**Record extracts:**

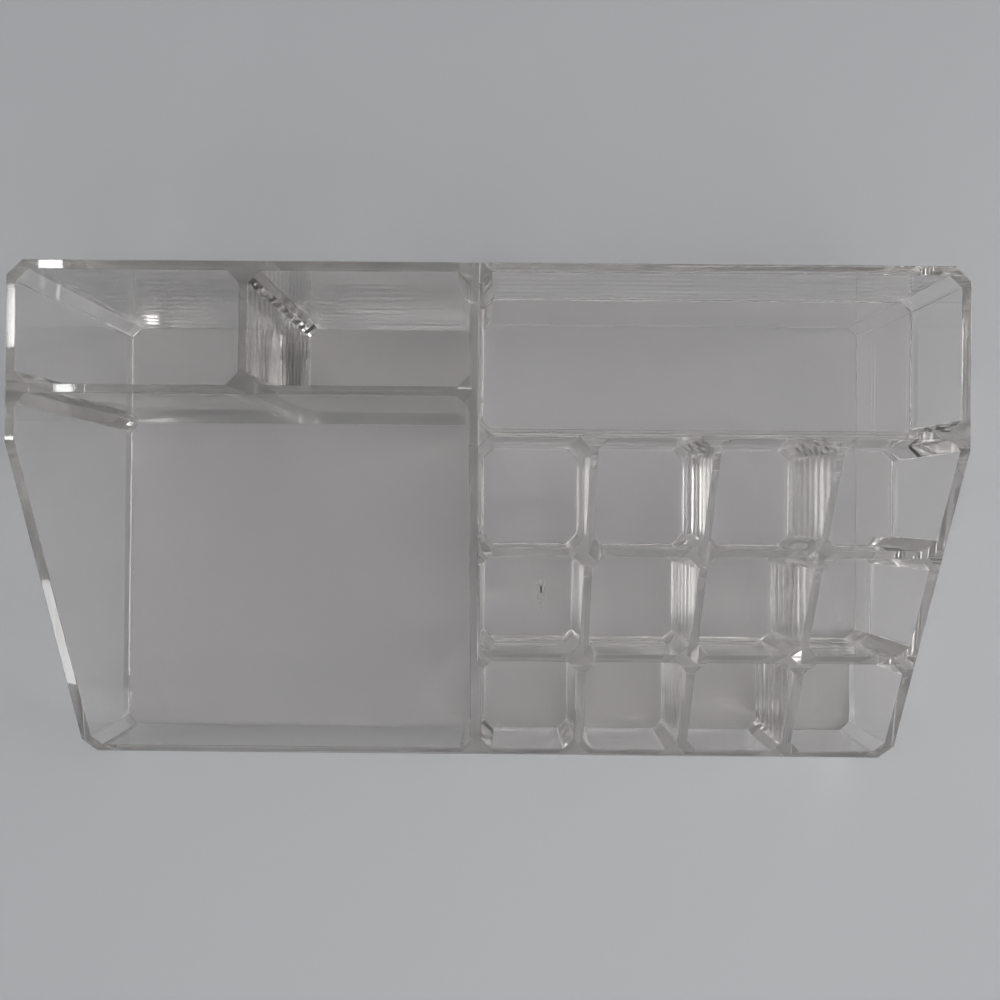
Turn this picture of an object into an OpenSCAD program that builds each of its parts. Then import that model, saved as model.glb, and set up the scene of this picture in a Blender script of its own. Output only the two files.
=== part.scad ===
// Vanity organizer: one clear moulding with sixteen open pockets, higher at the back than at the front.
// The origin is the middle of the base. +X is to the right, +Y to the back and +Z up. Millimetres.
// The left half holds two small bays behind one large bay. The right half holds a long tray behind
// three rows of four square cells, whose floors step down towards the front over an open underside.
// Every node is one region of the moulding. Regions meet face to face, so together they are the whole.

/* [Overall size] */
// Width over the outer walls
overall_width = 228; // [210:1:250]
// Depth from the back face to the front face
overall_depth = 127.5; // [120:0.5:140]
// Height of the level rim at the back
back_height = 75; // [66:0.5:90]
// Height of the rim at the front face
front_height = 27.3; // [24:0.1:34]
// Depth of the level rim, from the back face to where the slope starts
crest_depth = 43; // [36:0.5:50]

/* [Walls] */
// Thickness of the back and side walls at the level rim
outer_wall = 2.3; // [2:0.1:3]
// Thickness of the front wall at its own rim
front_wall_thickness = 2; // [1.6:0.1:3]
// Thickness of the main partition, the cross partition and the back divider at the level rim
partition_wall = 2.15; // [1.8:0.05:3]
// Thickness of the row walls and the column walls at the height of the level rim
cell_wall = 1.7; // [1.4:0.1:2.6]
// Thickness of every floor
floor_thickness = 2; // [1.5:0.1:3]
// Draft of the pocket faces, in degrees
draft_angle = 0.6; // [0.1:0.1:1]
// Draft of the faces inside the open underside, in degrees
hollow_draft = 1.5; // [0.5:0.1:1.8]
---
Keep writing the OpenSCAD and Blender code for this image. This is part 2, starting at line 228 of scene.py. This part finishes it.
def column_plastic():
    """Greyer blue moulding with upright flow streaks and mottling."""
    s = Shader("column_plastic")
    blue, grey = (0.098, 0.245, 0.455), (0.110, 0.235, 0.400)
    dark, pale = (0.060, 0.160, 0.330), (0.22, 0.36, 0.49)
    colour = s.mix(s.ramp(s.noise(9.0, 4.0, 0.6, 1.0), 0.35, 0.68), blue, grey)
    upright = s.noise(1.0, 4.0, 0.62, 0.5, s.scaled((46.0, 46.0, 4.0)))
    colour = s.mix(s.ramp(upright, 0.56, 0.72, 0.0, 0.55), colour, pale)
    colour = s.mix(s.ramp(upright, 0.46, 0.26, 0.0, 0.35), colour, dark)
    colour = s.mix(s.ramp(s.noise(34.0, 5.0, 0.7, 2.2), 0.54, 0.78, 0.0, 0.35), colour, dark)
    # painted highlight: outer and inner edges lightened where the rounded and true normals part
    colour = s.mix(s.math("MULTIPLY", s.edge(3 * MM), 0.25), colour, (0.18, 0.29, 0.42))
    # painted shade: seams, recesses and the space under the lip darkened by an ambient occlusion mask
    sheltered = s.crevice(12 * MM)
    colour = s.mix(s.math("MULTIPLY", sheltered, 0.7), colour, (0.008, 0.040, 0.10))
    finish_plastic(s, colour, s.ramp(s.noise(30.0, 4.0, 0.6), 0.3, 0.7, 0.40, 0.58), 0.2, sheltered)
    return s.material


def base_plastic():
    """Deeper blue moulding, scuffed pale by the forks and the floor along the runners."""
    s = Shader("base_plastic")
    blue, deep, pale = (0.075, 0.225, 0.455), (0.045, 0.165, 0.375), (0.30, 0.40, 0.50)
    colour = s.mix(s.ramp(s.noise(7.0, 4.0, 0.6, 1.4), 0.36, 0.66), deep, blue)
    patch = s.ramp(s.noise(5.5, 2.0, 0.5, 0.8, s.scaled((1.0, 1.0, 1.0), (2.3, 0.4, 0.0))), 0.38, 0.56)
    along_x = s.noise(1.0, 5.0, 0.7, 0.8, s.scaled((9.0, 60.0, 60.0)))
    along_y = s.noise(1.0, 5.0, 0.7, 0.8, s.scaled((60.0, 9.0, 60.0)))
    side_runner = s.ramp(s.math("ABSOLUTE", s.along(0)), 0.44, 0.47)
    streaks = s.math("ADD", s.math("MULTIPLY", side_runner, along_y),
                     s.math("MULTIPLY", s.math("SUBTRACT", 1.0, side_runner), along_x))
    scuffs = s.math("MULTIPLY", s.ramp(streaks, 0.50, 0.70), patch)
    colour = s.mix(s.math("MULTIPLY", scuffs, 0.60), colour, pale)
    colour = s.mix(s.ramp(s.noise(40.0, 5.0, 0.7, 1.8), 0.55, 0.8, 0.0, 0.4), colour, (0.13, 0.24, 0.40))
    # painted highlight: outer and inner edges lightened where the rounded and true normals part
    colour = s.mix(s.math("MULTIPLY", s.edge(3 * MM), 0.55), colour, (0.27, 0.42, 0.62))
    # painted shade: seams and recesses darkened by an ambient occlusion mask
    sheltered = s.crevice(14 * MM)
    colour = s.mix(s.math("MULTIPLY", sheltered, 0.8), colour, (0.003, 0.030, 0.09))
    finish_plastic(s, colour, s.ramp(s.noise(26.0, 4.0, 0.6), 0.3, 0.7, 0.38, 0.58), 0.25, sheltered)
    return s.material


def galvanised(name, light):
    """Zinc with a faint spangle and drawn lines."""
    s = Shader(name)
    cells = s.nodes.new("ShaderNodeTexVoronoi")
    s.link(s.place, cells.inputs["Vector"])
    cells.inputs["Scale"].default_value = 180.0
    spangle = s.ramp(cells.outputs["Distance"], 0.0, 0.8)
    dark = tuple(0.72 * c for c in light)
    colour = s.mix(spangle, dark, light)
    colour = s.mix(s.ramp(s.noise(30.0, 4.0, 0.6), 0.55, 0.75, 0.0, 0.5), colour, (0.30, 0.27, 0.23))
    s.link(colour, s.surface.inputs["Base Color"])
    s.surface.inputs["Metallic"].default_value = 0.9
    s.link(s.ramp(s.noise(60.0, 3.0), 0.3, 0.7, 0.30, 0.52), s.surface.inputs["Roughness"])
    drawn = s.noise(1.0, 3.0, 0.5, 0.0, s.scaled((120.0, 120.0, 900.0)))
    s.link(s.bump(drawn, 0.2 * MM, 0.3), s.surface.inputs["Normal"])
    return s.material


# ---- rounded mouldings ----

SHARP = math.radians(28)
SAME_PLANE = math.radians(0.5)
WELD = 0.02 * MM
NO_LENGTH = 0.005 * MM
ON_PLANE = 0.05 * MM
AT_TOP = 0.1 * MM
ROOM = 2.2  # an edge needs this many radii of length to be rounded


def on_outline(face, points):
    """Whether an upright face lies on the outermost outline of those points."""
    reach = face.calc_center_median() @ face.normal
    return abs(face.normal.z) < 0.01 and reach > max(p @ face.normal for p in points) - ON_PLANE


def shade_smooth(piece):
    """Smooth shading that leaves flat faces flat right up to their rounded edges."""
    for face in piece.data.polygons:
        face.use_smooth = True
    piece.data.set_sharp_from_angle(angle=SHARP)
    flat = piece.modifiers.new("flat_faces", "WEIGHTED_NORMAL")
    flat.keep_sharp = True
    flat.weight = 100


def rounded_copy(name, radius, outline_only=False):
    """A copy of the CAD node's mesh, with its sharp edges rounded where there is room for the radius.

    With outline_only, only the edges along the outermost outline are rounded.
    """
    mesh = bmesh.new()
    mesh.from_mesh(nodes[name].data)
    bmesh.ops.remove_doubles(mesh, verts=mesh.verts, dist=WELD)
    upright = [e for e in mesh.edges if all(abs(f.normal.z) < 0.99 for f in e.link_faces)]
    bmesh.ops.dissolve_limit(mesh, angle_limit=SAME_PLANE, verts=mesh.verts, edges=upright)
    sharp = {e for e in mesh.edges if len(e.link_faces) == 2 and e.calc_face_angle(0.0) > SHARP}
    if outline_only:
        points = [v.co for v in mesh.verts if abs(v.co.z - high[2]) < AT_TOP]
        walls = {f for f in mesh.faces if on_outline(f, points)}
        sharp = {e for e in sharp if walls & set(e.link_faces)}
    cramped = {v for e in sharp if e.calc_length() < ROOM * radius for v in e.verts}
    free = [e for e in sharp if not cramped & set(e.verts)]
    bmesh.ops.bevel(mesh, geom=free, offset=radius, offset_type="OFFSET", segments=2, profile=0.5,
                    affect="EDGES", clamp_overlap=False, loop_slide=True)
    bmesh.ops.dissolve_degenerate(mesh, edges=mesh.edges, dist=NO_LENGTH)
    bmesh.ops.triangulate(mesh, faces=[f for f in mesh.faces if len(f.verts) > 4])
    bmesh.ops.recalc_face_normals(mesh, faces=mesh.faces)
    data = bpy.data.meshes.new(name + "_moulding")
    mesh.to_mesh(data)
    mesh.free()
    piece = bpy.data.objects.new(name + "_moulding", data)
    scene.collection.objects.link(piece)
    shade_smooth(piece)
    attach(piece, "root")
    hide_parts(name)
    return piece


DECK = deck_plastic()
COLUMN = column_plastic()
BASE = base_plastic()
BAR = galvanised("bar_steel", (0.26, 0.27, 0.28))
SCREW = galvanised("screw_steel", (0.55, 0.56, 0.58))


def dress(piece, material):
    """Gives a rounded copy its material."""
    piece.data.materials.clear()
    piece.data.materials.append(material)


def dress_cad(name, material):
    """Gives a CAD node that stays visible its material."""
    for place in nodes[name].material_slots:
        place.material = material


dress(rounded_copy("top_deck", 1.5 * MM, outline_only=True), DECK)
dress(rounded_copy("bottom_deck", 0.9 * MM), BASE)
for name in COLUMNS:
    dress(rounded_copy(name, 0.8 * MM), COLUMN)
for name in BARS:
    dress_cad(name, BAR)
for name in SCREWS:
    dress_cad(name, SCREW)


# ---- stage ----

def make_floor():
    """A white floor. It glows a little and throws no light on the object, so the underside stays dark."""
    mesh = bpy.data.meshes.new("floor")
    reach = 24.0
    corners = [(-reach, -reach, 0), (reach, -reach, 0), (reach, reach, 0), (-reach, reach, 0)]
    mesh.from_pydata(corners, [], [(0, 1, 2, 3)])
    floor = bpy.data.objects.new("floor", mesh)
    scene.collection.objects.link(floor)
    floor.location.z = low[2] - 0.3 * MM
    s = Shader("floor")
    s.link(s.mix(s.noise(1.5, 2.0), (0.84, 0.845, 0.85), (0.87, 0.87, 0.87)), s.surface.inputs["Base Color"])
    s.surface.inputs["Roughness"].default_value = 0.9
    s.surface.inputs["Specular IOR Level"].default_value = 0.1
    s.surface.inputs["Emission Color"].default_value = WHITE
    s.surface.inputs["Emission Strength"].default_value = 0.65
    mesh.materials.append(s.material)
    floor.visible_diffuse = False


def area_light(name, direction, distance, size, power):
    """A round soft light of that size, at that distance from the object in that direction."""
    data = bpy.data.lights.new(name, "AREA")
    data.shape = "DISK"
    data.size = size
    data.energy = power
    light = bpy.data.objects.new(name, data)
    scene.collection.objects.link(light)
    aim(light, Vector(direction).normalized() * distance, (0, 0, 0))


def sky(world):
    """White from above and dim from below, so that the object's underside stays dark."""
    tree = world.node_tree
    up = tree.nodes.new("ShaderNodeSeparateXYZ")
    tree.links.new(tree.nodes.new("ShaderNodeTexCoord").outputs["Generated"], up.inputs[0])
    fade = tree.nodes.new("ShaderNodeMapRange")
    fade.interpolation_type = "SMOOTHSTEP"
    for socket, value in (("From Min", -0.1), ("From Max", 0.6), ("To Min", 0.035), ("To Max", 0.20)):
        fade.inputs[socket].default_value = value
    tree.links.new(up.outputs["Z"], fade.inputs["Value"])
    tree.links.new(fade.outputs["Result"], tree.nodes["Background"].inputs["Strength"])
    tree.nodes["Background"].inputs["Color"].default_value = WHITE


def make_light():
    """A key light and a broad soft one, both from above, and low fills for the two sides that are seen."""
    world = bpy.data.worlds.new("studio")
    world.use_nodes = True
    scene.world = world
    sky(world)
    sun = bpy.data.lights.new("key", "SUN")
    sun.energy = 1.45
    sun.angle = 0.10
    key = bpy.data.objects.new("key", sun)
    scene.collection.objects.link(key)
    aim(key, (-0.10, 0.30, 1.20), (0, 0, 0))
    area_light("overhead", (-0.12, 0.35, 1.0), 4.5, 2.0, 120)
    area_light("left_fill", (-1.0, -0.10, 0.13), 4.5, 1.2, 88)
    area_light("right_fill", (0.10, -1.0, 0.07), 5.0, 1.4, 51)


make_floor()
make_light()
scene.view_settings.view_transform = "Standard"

**Aim:** Everything from the line with "hide_parts(name)" through the line with "# ---- stage" is to be output exactly; leave out all other lines.

**Exercise output:**
    hide_parts(name)
    return piece


DECK = deck_plastic()
COLUMN = column_plastic()
BASE = base_plastic()
BAR = galvanised("bar_steel", (0.26, 0.27, 0.28))
SCREW = galvanised("screw_steel", (0.55, 0.56, 0.58))


def dress(piece, material):
    """Gives a rounded copy its material."""
    piece.data.materials.clear()
    piece.data.materials.append(material)


def dress_cad(name, material):
    """Gives a CAD node that stays visible its material."""
    for place in nodes[name].material_slots:
        place.material = material


dress(rounded_copy("top_deck", 1.5 * MM, outline_only=True), DECK)
dress(rounded_copy("bottom_deck", 0.9 * MM), BASE)
for name in COLUMNS:
    dress(rounded_copy(name, 0.8 * MM), COLUMN)
for name in BARS:
    dress_cad(name, BAR)
for name in SCREWS:
    dress_cad(name, SCREW)


# ---- stage ----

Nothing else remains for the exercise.